• **GIVEN PROBLEM**:
Restate the records below word for word.

**********

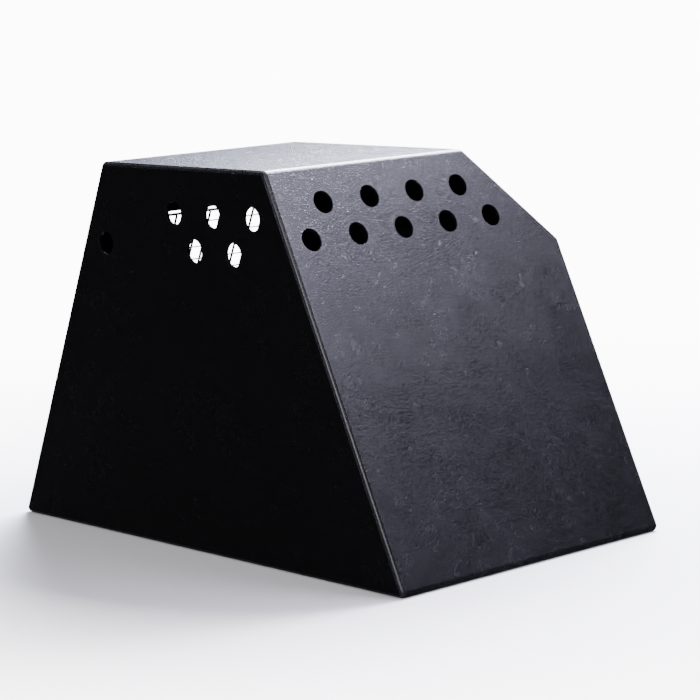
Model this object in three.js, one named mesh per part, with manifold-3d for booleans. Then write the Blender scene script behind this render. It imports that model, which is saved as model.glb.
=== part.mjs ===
// A dog transport box in black plastic sheet, in millimetres, standing on Z = 0 and centred in X and Y.
// One bent sheet makes the closed end, the roof and the door end. A tray with turned-up lips is the
// floor.
// Two side panels close the sides, welded on along their edges, and a wire door fills the door end.
// +X is the closed end, -X the door end, -Y the flat side and +Y the side that slants in under the roof.
import * as THREE from "three";
import { mergeVertices } from "three/addons/utils/BufferGeometryUtils.js";
import Module from "manifold-3d";

const wasm = await Module();
wasm.setup();

// The box
const BOX_LENGTH = 1006;
const BOX_WIDTH = 592;
const BOX_HEIGHT = 646;
const CLOSED_END_LEAN = 291; // how far the closed end leans in from floor to roof
const DOOR_END_LEAN = 288;
const ROOF_WIDTH = 439;
const FAR_WALL_HEIGHT = 482; // above this the far side slants in to the roof
const SHEET = 6;
const SHEET_BEND = 9; // outer radius of the bends in the end sheets
const SLANT_BEND = 14; // outer radius of the bend in the far side
const TRAY_LIP = 36; // height of the floor tray's turned-up lips
const FIT = 0.3; // gap between pieces that touch or are welded

// Vents: "down" is measured from the roof's edge along the sheet, and "first" from the edge that
// each comment names.
const VENT_DIAMETER = 39;
const VENT_PITCH = 100;
const END_VENTS = [ // from the near edge of the closed end
  { down: 62, first: 101, count: 4 },
  { down: 121.5, first: 52, count: 5 },
];
const SIDE_VENTS = [ // from the closed end's foot, on the near side panel
  { down: 78, first: 325, count: 3 },
  { down: 138, first: 375, count: 2 },
  { down: 138, first: 715, count: 1 },
];

// The door opening and the wire door in it
const HEADER = 110.6; // sheet left above the opening, down the slope
const SMALLEST_SILL = 55; // least sheet left below the opening, up the slope
const NEAR_JAMB = 63.5;
const SMALLEST_FAR_JAMB = 36; // beside the opening's top corner, where the far side has slanted in
const OPENING_CORNER = 16;
const DOOR_GAP = 6; // all round, between the door's frame and the opening
const FRAME_WIRE = 5;
const FRAME_BEND = 12;
const MESH_PITCH = 25.4;
const MESH_MARGIN = 19.5; // from the frame's wires to the outermost wires of the mesh
const UPRIGHT_WIRE = 4;
const CROSS_WIRE = 2.5;
const WELD_SINK = 0.3; // how far crossing wires sink into each other
const HARDWARE_CELLS = 3; // hinges and bolts sit in this cell of the mesh from its top and bottom

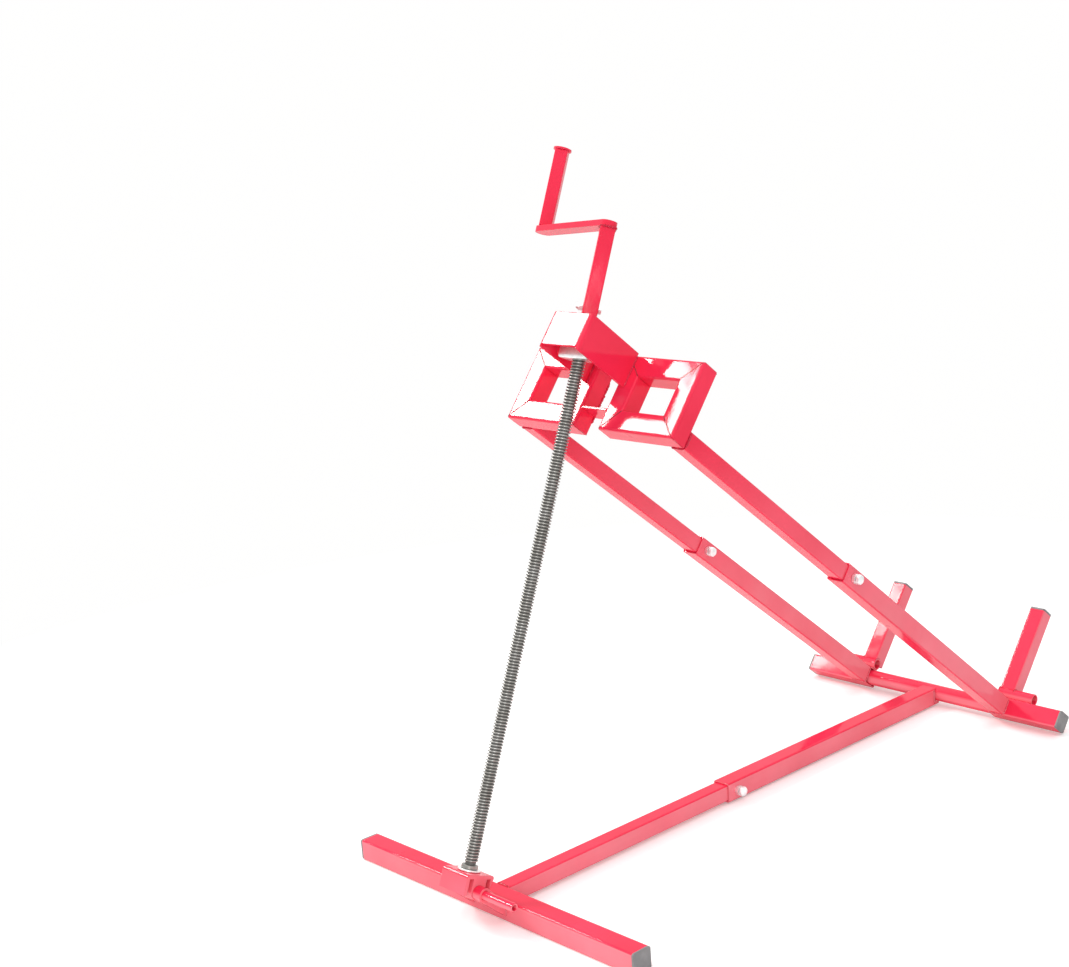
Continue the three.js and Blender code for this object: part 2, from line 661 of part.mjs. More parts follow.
function screwAndCrank() {
  const group = new THREE.Group();
  add(group, 'swivel_block', swivelBlock(), paint);
  add(group, 'thrust_washer', thrustWasher(), zinc);
  add(group, 'screw_rod', screwRod(), screwSteel);
  const socketParts = new THREE.Group();
  socketParts.rotation.z = SOCKET_TURN;
  add(socketParts, 'crank_socket', crankSocket(), paint);
  const boltHeight = socketStart + CROSS_BOLT_HEIGHT;
  add(socketParts, 'crank_cross_bolt', crossBolt(), zinc).position.z = boltHeight;
  add(socketParts, 'crank_cross_nut', capNut(), zinc).position.z = boltHeight;
  const crankParts = new THREE.Group();
  crankParts.rotation.z = CRANK_TURN;
  add(crankParts, 'crank_bar', crankBar(), paint);
  add(crankParts, 'grip_pin', gripPin(), paint).position.x = -CRANK_REACH;
  const grip = add(crankParts, 'grip_tube', gripTube(), paint);
  grip.position.x = -CRANK_REACH;
  grip.rotation.z = GRIP_TURN;
  group.add(socketParts, crankParts);
  return group;
}

// The whole lift, each group at its place

const lift = new THREE.Group();
lift.add(frontBase(), rearBase());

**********

• **SOLUTION FOR THIS TASK**:
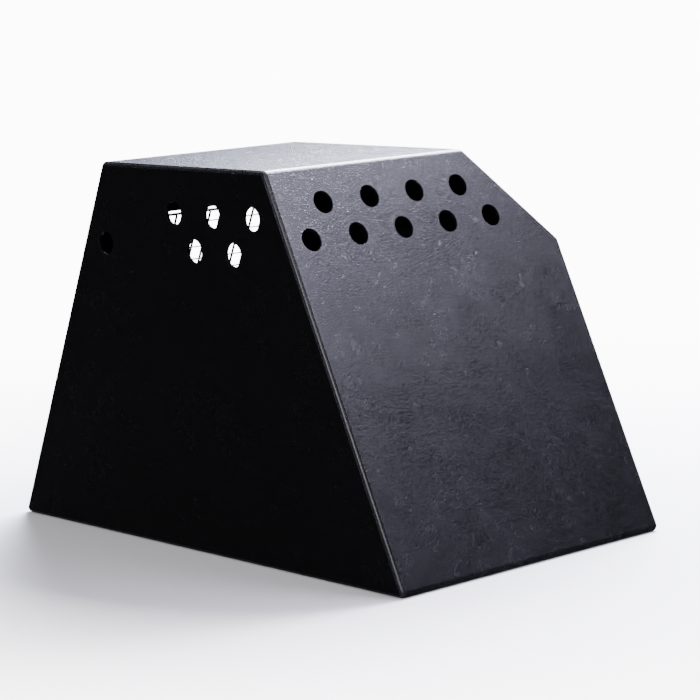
Model this object in three.js, one named mesh per part, with manifold-3d for booleans. Then write the Blender scene script behind this render. It imports that model, which is saved as model.glb.
=== part.mjs ===
// A dog transport box in black plastic sheet, in millimetres, standing on Z = 0 and centred in X and Y.
// One bent sheet makes the closed end, the roof and the door end. A tray with turned-up lips is the
// floor.
// Two side panels close the sides, welded on along their edges, and a wire door fills the door end.
// +X is the closed end, -X the door end, -Y the flat side and +Y the side that slants in under the roof.
import * as THREE from "three";
import { mergeVertices } from "three/addons/utils/BufferGeometryUtils.js";
import Module from "manifold-3d";

const wasm = await Module();
wasm.setup();

// The box
const BOX_LENGTH = 1006;
const BOX_WIDTH = 592;
const BOX_HEIGHT = 646;
const CLOSED_END_LEAN = 291; // how far the closed end leans in from floor to roof
const DOOR_END_LEAN = 288;
const ROOF_WIDTH = 439;
const FAR_WALL_HEIGHT = 482; // above this the far side slants in to the roof
const SHEET = 6;
const SHEET_BEND = 9; // outer radius of the bends in the end sheets
const SLANT_BEND = 14; // outer radius of the bend in the far side
const TRAY_LIP = 36; // height of the floor tray's turned-up lips
const FIT = 0.3; // gap between pieces that touch or are welded

// Vents: "down" is measured from the roof's edge along the sheet, and "first" from the edge that
// each comment names.
const VENT_DIAMETER = 39;
const VENT_PITCH = 100;
const END_VENTS = [ // from the near edge of the closed end
  { down: 62, first: 101, count: 4 },
  { down: 121.5, first: 52, count: 5 },
];
const SIDE_VENTS = [ // from the closed end's foot, on the near side panel
  { down: 78, first: 325, count: 3 },
  { down: 138, first: 375, count: 2 },
  { down: 138, first: 715, count: 1 },
];

// The door opening and the wire door in it
const HEADER = 110.6; // sheet left above the opening, down the slope
const SMALLEST_SILL = 55; // least sheet left below the opening, up the slope
const NEAR_JAMB = 63.5;
const SMALLEST_FAR_JAMB = 36; // beside the opening's top corner, where the far side has slanted in
const OPENING_CORNER = 16;
const DOOR_GAP = 6; // all round, between the door's frame and the opening
const FRAME_WIRE = 5;
const FRAME_BEND = 12;
const MESH_PITCH = 25.4;
const MESH_MARGIN = 19.5; // from the frame's wires to the outermost wires of the mesh
const UPRIGHT_WIRE = 4;
const CROSS_WIRE = 2.5;
const WELD_SINK = 0.3; // how far crossing wires sink into each other
const HARDWARE_CELLS = 3; // hinges and bolts sit in this cell of the mesh from its top and bottom

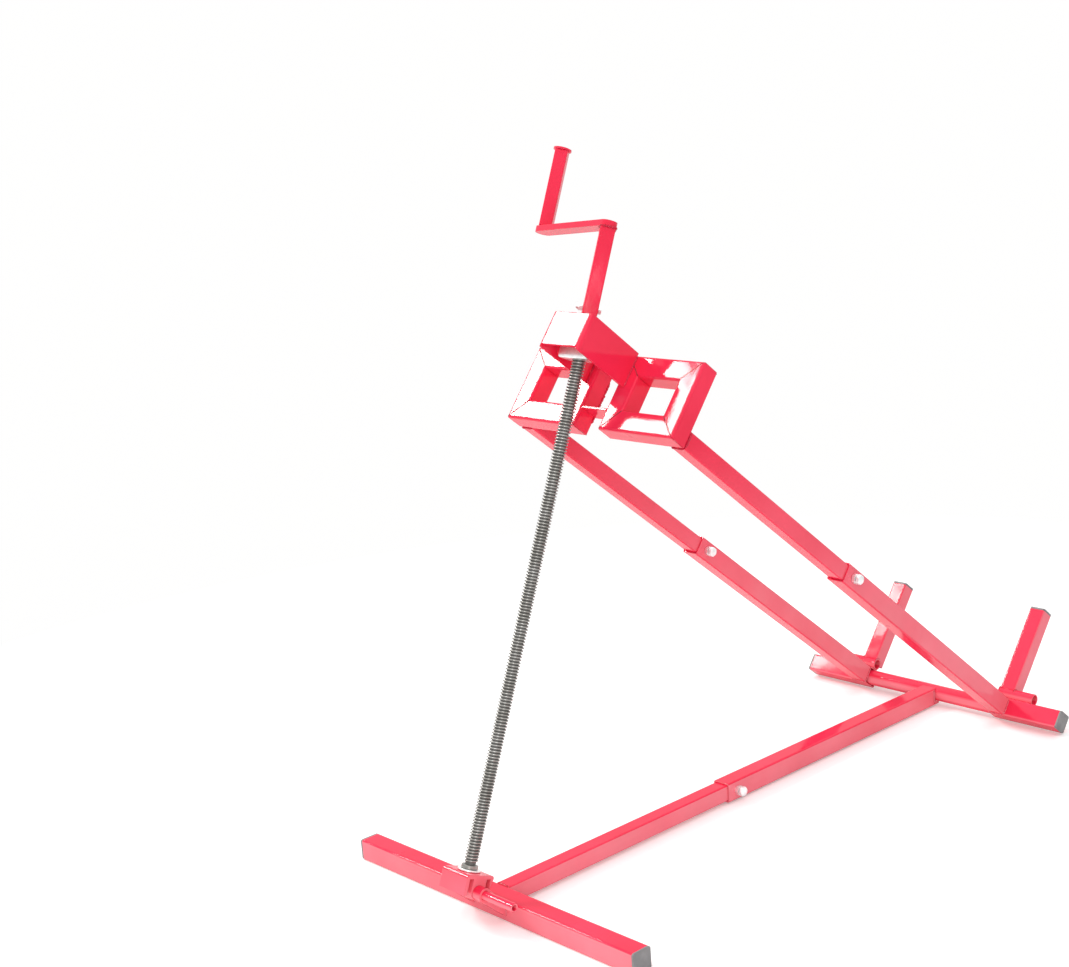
Continue the three.js and Blender code for this object: part 2, from line 661 of part.mjs. More parts follow.
function screwAndCrank() {
  const group = new THREE.Group();
  add(group, 'swivel_block', swivelBlock(), paint);
  add(group, 'thrust_washer', thrustWasher(), zinc);
  add(group, 'screw_rod', screwRod(), screwSteel);
  const socketParts = new THREE.Group();
  socketParts.rotation.z = SOCKET_TURN;
  add(socketParts, 'crank_socket', crankSocket(), paint);
  const boltHeight = socketStart + CROSS_BOLT_HEIGHT;
  add(socketParts, 'crank_cross_bolt', crossBolt(), zinc).position.z = boltHeight;
  add(socketParts, 'crank_cross_nut', capNut(), zinc).position.z = boltHeight;
  const crankParts = new THREE.Group();
  crankParts.rotation.z = CRANK_TURN;
  add(crankParts, 'crank_bar', crankBar(), paint);
  add(crankParts, 'grip_pin', gripPin(), paint).position.x = -CRANK_REACH;
  const grip = add(crankParts, 'grip_tube', gripTube(), paint);
  grip.position.x = -CRANK_REACH;
  grip.rotation.z = GRIP_TURN;
  group.add(socketParts, crankParts);
  return group;
}

// The whole lift, each group at its place

const lift = new THREE.Group();
lift.add(frontBase(), rearBase());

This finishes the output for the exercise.